Sunrise on the Coppermine River

This account is unusual because of the catamaran setup that was used to run this challenging river at high water level.

Hi Alv,
The Coppermine can be an intimidating River; it’s big, it’s dangerous, and people have died trying to run some of the canyon rapids like Rocky Defile. I have more and more clients wanting to run the classic Canadian northern rivers that run into Hudson Bay or the arctic, and oftentimes they do not have the stamina, or the experience to be able to handle heavier Class III and IV rapids. Dumping on a long rapid where the water temperature is barely above freezing, can be fatal.
Three years ago, I took my kids (two and four) on a 2-week, 300 mile journey down the Albany River. This was my introduction to PakCanoes and they worked out better than expected, handled well, tracked nicely and kept our overall travel costs down by over a thousand dollars (air freight costs).
I realized that PakCanoes were capable of handling water much grander than the Albany and acquired two boats in Yellowknife, Northwest Territories, for a trip down the Coppermine. Four of us flew in 200 miles north to Rocknest Lake to begin our 300 mile descent down the Coppermine. The Coppermine is rich in Native and early white history; it’s also land of the muskox, caribou, grizzly bear, moose and arctic wolf – which we saw on a daily basis. The river drops over a meter per mile – the last 200 miles is almost all class III and IV rapids, many running through treacherous sandstone canyons (Rocky Defile, Escape Rapids, Sandstone Rapids, etc.).  Portages around are difficult, steep and long.

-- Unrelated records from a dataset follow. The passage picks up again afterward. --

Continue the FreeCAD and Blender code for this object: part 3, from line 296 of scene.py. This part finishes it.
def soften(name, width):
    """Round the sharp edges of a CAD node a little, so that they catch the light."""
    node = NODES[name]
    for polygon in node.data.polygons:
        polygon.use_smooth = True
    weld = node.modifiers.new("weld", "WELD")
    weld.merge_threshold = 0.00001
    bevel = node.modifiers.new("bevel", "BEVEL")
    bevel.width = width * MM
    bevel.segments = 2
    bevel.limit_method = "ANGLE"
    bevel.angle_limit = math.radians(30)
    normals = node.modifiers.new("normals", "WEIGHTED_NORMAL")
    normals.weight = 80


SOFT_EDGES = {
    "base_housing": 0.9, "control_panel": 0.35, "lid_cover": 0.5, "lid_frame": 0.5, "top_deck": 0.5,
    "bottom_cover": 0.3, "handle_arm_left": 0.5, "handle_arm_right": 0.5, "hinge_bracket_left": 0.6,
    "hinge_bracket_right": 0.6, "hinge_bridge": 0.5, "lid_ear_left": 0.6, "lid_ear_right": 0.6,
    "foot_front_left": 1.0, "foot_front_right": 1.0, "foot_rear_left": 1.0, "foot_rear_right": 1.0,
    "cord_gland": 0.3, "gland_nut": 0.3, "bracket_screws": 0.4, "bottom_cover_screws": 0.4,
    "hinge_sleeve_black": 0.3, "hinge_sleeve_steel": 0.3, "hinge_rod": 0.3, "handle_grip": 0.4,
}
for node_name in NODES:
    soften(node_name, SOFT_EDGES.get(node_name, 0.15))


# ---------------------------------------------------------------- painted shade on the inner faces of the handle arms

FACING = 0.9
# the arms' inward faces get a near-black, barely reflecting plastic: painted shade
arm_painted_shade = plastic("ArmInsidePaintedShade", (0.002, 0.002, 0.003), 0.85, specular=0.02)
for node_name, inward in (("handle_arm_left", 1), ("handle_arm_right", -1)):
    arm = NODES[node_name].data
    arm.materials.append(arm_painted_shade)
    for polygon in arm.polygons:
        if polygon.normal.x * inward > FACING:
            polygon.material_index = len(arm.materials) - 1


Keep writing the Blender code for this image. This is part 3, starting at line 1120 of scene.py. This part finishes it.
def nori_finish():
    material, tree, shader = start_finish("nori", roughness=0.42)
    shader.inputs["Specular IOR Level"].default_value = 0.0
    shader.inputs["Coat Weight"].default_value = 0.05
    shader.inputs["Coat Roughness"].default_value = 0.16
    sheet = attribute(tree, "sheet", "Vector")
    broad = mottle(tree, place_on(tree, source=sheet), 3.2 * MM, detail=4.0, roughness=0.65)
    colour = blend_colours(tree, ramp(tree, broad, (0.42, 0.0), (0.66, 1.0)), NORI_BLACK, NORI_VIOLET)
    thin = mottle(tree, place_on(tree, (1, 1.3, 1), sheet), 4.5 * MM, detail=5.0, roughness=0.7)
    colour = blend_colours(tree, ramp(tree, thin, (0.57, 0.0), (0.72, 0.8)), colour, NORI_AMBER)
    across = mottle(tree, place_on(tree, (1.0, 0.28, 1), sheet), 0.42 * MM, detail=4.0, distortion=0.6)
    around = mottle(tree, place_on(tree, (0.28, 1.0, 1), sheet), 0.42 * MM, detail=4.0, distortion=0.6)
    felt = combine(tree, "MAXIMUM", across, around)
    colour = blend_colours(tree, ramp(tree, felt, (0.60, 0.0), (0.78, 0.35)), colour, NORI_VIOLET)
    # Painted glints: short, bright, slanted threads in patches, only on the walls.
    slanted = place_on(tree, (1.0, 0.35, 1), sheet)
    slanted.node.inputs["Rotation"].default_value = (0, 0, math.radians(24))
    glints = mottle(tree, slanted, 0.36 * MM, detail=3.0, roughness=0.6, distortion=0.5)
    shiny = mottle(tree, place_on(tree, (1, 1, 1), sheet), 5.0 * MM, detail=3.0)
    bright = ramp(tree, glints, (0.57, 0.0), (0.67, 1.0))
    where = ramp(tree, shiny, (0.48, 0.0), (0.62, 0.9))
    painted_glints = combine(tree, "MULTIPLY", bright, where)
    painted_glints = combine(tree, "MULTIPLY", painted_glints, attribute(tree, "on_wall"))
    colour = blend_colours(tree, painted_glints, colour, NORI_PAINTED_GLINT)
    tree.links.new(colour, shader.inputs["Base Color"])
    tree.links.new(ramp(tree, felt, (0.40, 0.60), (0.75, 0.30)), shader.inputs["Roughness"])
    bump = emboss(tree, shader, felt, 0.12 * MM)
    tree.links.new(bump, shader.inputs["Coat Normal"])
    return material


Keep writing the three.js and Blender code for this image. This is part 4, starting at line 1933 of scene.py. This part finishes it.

At the trailhead I cut three stout black-spruce poles and tied them across the thwart bars and center yoke of the two PakCanoes, leaving an 18″ space between. All joints within the boats were double-secured using plastic ties. Spray skirts were then fastened over our “catamaran” raft. We lined only one rapid near the beginning (which we could have run but started the trip with caution) and ran everything until Bloody Falls near the arctic ocean.
The boats handled incredibly well through the high water rapids in the canyons. I had rafted canoes before using rigid Royalex boats but they tended to plunge deeper into the haystacks making it more difficult to keep water from getting in through the skirts. The PakCanoes rode the waves high and conformed to each shape of the wave – even the difficult diagonal breakers. We effected constant cross-river ferries, turns and eddy-outs this way with little effort – the boats responded nicely to our constant demands.
Other parties descending the river at the same time were having a difficult time with the high water, dumping often and were quite impressed with our tidy set-up. Even after one of our boats accidentally filled with water on one of the bigger class IV rapids (requiring the bowman to get on to the other attached canoe), the PakCanoe had plenty of flotation to keep it high in the water and easily paddled to shore to bail. The PakCanoes were perfect for this type of trip – no dumps or long, dangerous swims in cold water, and my clients were more than happy.
The boats went together easily, quickly, and stayed together for the trip…and we put them through the ultimate litmus-test! And they cost us next to nothing to ship back in their duffel-bags.